In spite of these, she admitted that demand for loans is subdued.
CB directive on loans simplified
Ms. Georgadji referred to the intention of CB to simplify the directive on granting loans.
She stressed the need to simplify the directive, noting that CB instructions are invoked because of the reluctance of some officials to take responsibility.
Good relations with the president
Responding to questions, she noted that she has a very good relationship with President Anastasiades stressing that she must have a good relationship with the President of the Republic.
As regards the controversial issue of loans in Swiss franc and demands raised by affected borrowers, the CB governor said that there have been meetings with banks’ leaderships noting that a solution was found which protects mortgage loans up to a specific amount.
Interest rates a difficult issue
Referring to interest rates she said that they are high and that they are a very difficult issue, adding that very high deposit rates pose risks.

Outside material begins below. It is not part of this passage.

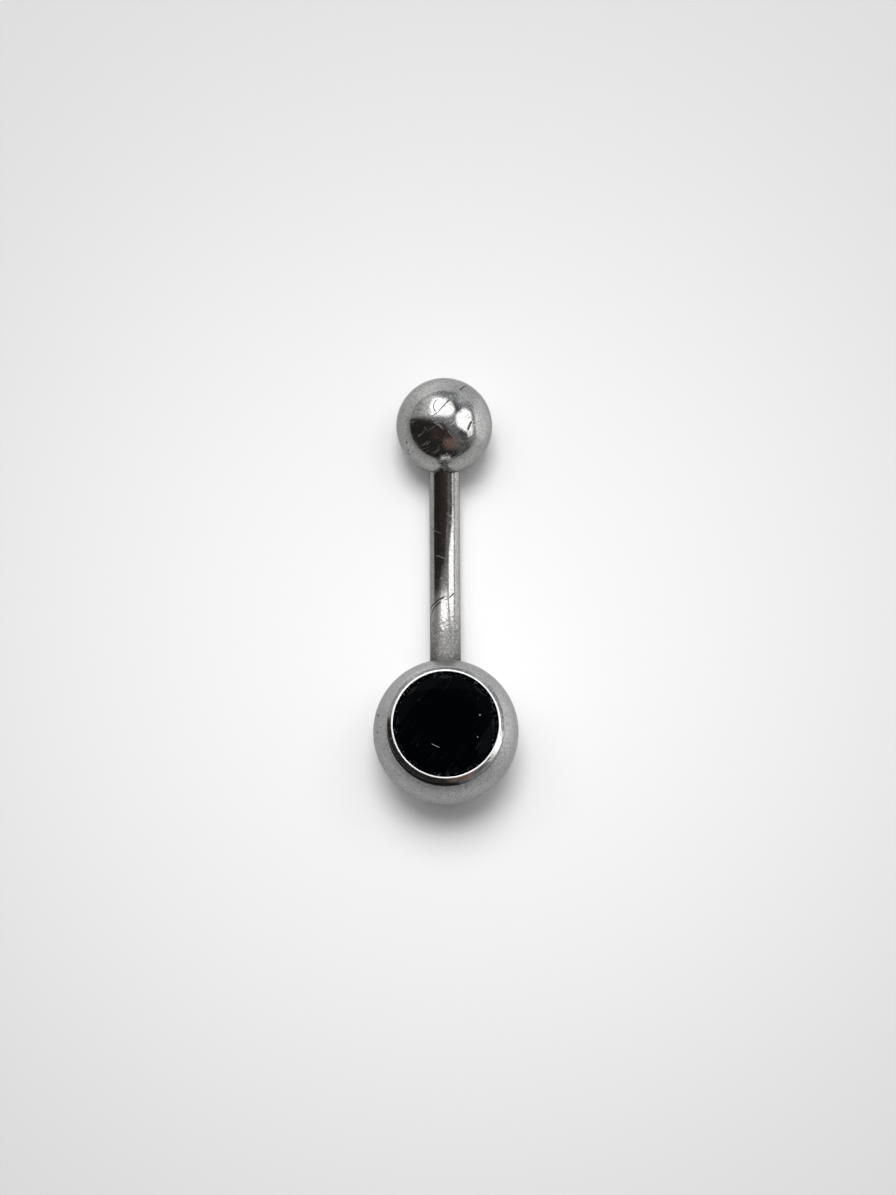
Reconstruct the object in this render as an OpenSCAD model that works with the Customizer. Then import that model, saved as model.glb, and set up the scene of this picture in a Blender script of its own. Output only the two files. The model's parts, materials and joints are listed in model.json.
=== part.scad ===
// Curved navel ring: a bent bar with a screw-on ball at the top and a ball with a set stone below.
// Millimetres. The ring lies on its two balls, stone up, as it does on a table: the bar runs along Y
// with the screw-on ball at +Y, and the origin is under the middle of the ring, on the table.

/* [Bar] */
// Thickness of the bar
bar_d = 1.6; // [1.5:0.05:2]
// Length of the bar, straight from ball to ball
bar_len = 10; // [9:0.5:12]
// Radius of the bend, to the middle of the bar
bend_r = 11; // [11:0.5:25]
// Straight stretch at each end of the bend
bar_end = 1.5; // [1.4:0.1:2]
// Broken edge round the bar's shoulders
shoulder_chamfer = 0.03; // [0.01:0.01:0.04]

/* [Screw post] */
// Thickness of the post over its thread
post_d = 1.44; // [1.2:0.02:1.5]
// Length of the post beyond the bar's shoulder
post_len = 2.6; // [2:0.1:3.4]
// Pitch of the thread
thread_pitch = 0.35; // [0.25:0.05:0.5]
// Depth of the thread
thread_depth = 0.12; // [0.05:0.01:0.16]
// Flat on the crest of the thread
thread_crest = 0.05; // [0.02:0.01:0.08]
// Plain neck between the shoulder and the thread
post_neck = 0.2; // [0.1:0.05:0.3]
// Bevel at the tip of the post
post_bevel = 0.16; // [0.05:0.01:0.25]

/* [Top ball] */
// Thickness of the ball that screws on
top_ball_d = 5; // [4.5:0.5:6]
// Room left in its bore past the tip of the post
bore_spare = 0.4; // [0.1:0.1:0.6]

/* [Gem ball] */
// Thickness of the ball that carries the stone
gem_ball_d = 7.5; // [7:0.5:9]
// Lean of the stone towards the bar, from straight up, as the ring lies
gem_lean = 9; // [0:1:20]
// Thickness of the pin that holds this ball on the bar
spigot_d = 1.1; // [0.9:0.1:1.4]
// Length of that pin
spigot_len = 1.9; // [1.4:0.1:2.1]
// Room left in its bore past the tip of the pin
spigot_spare = 0.15; // [0.05:0.05:0.25]

/* [Collar round the stone] */
// Height of the collar, from the ball to the top of the stone's edge
collar_h = 1.2; // [1:0.05:1.5]
// Wall of the collar outside the stone's edge
collar_wall = 0.15; // [0.14:0.01:0.22]
// How much wider the collar is at its foot, on the radius
collar_flare = 0.04; // [0.02:0.01:0.1]
// How far the rubbed-over lip reaches in over the stone
lip_over = 0.13; // [0.08:0.01:0.18]
// Height of the lip above the stone's edge
lip_h = 0.3; // [0.27:0.01:0.36]
// Width of the lip's flat top, from its inner edge out
lip_flat = 0.08; // [0.06:0.01:0.12]
// Angle at which the lip slopes down outside its flat top
lip_slope = 36; // [28:1:42]

/* [Stone] */
// Width of the stone, corner to corner
stone_d = 5.6; // [5.2:0.1:6.2]
// Number of main facets round the stone
mains = 8; // [8:1:12]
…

There are efforts to achieve a balance between lending rates and deposit rates, as she said.
According to the CB Governor, several million euros are outside banks, noting that if the tax on deposits was reduced, then millions would return to the banks.
She added that as part of the investigation on the scandal about the collapse of the economy, the CB has sent a report on the two banks, to the legal department.
She also noted that there is enough room for banks’ capital indicating that they should not be complacent.
Ms. Georgadji said that as of January 1, 2016 the control of the four systemic banks, bank of Cyprus, Hellenic bank, Coop and RCB will be done directly by the European supervisory mechanism.
She also noted that from next year, a consolidation fund will become operable, in which 0,8% of deposits will be deposited.
She announced that a new software will shortly operate, which will give the ability to loan holders to input their data and automatically receive advices on better restructuring their loans so as for them to be knowledgeable in negotiating with their bankers.